Crunchy textured seaweed such as Neptune’s necklace is great raw or pickled. I don’t pop the beads for pickles as I like the salty seawater pop but you may want to, especially if you use them fresh. If the raw texture of your seaweed isn’t good try a quick blanch before eating, or shred and stir-fry with butter or oil or add to soups and stocks for flavour. If the texture just isn’t good enough to eat, line a roasting dish with it and bake a whole fish or some vegetables on it to impart that taste of the sea.
The perfect combination of seaweed and tomatoes has inspired me to create seaweed ketchup. It’s a great way to start playing with seaweed as the texture isn’t an issue as it all gets blended to a sauce.

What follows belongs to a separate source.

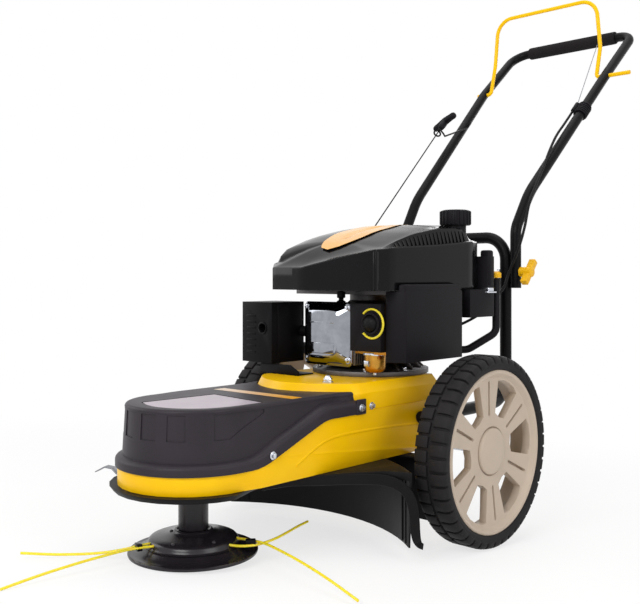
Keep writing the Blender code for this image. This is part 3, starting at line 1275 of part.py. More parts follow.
def stand_on_ground():
    """Turns the machine nose down about its axle until the glide disc's front edge meets the ground,
    then puts the origin under the middle of its box."""
    reach = AXLE_Y + DISC_RADIUS
    drop = AXLE_HEIGHT - DISC_LOW - 0.001
    angle = asin(WHEEL_RADIUS / hypot(reach, drop)) - atan2(drop, reach)
    turn = Matrix.Rotation(angle, 4, "X")
    axle = Matrix.Translation((0, AXLE_Y, AXLE_HEIGHT))
    machine.matrix_world = axle @ turn @ axle.inverted()
    bpy.context.view_layer.update()
    corners = []
    graph = bpy.context.evaluated_depsgraph_get()
    for item in bpy.context.scene.objects:
        if item.type not in ("MESH", "CURVE") or item.hide_render:
            continue
        shown = item.evaluated_get(graph)
        corners += [shown.matrix_world @ v.co for v in shown.to_mesh().vertices]
        shown.to_mesh_clear()
    middle = [(min(c[k] for c in corners) + max(c[k] for c in corners)) / 2 for k in (0, 1)]
    low = min(c.z for c in corners)
    machine.matrix_world = Matrix.Translation((-middle[0], -middle[1], -low)) @ machine.matrix_world


make_deck()
make_platform()
make_belt_cover()
make_cover_screws()
make_guard()
make_flap()
make_line_cutter()
make_axle()
make_wheel(1, "left")
make_wheel(-1, "right")
make_belt()
make_idler()
make_spindle()
make_head()
make_engine_block()
make_valve_cover()
make_muffler()
make_spark_plug()
make_carburettor()
make_primer()
make_air_filter()
make_shroud()
make_fuel_tank()
make_dipstick()
make_crank()
make_starter()
make_lower_frame()
make_upper_handle()
make_bolts_and_knobs()
make_bail()
make_control_cable()
stand_on_ground()
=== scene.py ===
# %% [markdown]
# # A wheeled string trimmer, dressed piece by piece
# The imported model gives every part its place. This lesson puts a finished piece over each of them.
# Each step says what the real piece is, how it could be made, and why it is made this way here.

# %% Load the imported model
import json
import math

import bpy
from mathutils import Matrix, Vector

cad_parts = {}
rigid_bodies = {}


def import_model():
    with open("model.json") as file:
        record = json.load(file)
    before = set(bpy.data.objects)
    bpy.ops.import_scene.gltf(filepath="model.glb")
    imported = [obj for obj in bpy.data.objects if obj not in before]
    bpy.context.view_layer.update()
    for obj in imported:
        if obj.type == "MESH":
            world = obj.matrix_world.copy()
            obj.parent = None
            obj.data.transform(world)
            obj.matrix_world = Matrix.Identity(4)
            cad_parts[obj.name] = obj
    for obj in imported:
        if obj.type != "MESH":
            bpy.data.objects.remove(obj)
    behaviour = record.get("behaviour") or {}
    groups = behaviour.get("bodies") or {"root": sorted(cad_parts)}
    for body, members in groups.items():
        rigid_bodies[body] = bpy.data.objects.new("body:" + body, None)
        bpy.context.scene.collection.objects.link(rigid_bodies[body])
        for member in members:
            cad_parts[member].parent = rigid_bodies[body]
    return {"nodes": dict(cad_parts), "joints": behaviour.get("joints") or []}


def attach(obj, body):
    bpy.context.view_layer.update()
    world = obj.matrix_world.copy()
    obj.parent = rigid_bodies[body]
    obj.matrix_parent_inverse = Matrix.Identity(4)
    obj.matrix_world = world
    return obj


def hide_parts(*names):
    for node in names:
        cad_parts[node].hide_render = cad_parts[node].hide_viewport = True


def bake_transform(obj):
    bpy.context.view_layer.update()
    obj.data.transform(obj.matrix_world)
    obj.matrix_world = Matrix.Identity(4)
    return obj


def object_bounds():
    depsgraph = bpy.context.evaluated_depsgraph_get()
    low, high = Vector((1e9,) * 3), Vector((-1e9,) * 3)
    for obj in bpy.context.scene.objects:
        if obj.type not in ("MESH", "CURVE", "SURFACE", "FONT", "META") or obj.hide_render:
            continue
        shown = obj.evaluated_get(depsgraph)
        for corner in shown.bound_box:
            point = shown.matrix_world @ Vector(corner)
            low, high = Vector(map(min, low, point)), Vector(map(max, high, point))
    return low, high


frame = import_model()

cad_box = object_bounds()
joints = {joint["name"]: joint for joint in frame["joints"]}
cad_names = [piece.name for piece in bpy.data.objects]

# %% [markdown]
# ## The level machine
# The machine stands nose down, on two wheels and the edge of its disc, so nothing on it is square
# to the ground. Modelling is easier on a level machine: its origin is under the cutting spindle,
# -Y is forward and +X is its left. One matrix then tips each finished mesh about the axle.

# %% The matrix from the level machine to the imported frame
SIDES = ((1, "left"), (-1, "right"))
WHEEL_X = 0.2515
AXLE_Y = 0.488
AXLE_Z = 0.178
axle = Vector(joints["wheel_left_spin"]["pos_m"])
crank_way = Vector(joints["crank_spin"]["axis"])
LEAN = math.atan2(-crank_way.y, crank_way.z)
MACHINE = (Matrix.Translation((axle.x - WHEEL_X, axle.y, axle.z)) @ Matrix.Rotation(LEAN, 4, "X")
           @ Matrix.Translation((0, -AXLE_Y, -AXLE_Z)))
print("leans", round(math.degrees(LEAN), 2), "degrees nose down")

# %% [markdown]
# ## Camera
# The picture was taken from the front left, just above the engine. The lens and the place were
# worked out from the ellipses of the wheel and of the disc, so the camera is set by numbers, in
# the level machine, and tipped with it. It looks straight ahead, and its lens is shifted down,
# which keeps upright edges upright.

# %% Camera
EYE = (1.153, -0.927, 0.502)
HEADING = Vector((-0.682, 0.731, 0.0)).normalized()
HORIZON_SHIFT = -25 / 640
camera_data = bpy.data.cameras.new("camera")
camera_data.lens = 49.5
camera_data.sensor_width = 36.0
camera_data.clip_end = 100.0
camera_data.shift_y = HORIZON_SHIFT
camera = bpy.data.objects.new("camera", camera_data)
bpy.context.scene.collection.objects.link(camera)
bpy.context.scene.camera = camera
turn = HEADING.to_track_quat("-Z", "Y").to_matrix().to_4x4()
camera.matrix_world = MACHINE @ Matrix.Translation(EYE) @ turn
print("camera at", [round(v, 3) for v in camera.matrix_world.translation])

# %% [markdown]
# ## Small tools
# The same few moves come back in every step: pick a piece, spin an outline, draw an outline out,
# follow a path with a round section, round the edges, cut one piece with another. Each is a short
# function over Blender's own operators, so that the steps can say what they make.

# %% Small tools: picking, settling and joining
def work_on(*chosen):
    """Leaves only these pieces selected, the last one active."""
    bpy.ops.object.select_all(action="DESELECT")
    for piece in chosen:
        piece.select_set(True)
    bpy.context.view_layer.objects.active = chosen[-1]


def drawn(name, points, edges=(), faces=()):
    """A new mesh from bare points, with its edges or faces."""
    mesh = bpy.data.meshes.new(name)
    mesh.from_pydata(points, edges, faces)
    piece = bpy.data.objects.new(name, mesh)
    bpy.context.scene.collection.objects.link(piece)
    work_on(piece)
    return piece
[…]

Seaweed Ketchup – Makes 1200mls
1.5kgs tomatoes, chopped
300g fresh seaweed of your choice, rinsed well and chopped*
1/4 teaspoon black pepper, freshly ground
500mls malt, cider or white wine vinegar
2 onions, chopped
300g sugar, white or raw
Place all the ingredients in a large saucepan and bring to the boil. Adjust the heat to a steady simmer and cook for 3 hours, uncovered, stirring occasionally. Be careful in the last 30 minutes that the ketchup doesn’t stick stir more frequently. Puree in a blender or food processor. Pour into sterilised bottles and seal. *If using dried seaweed use 25g rehydrated.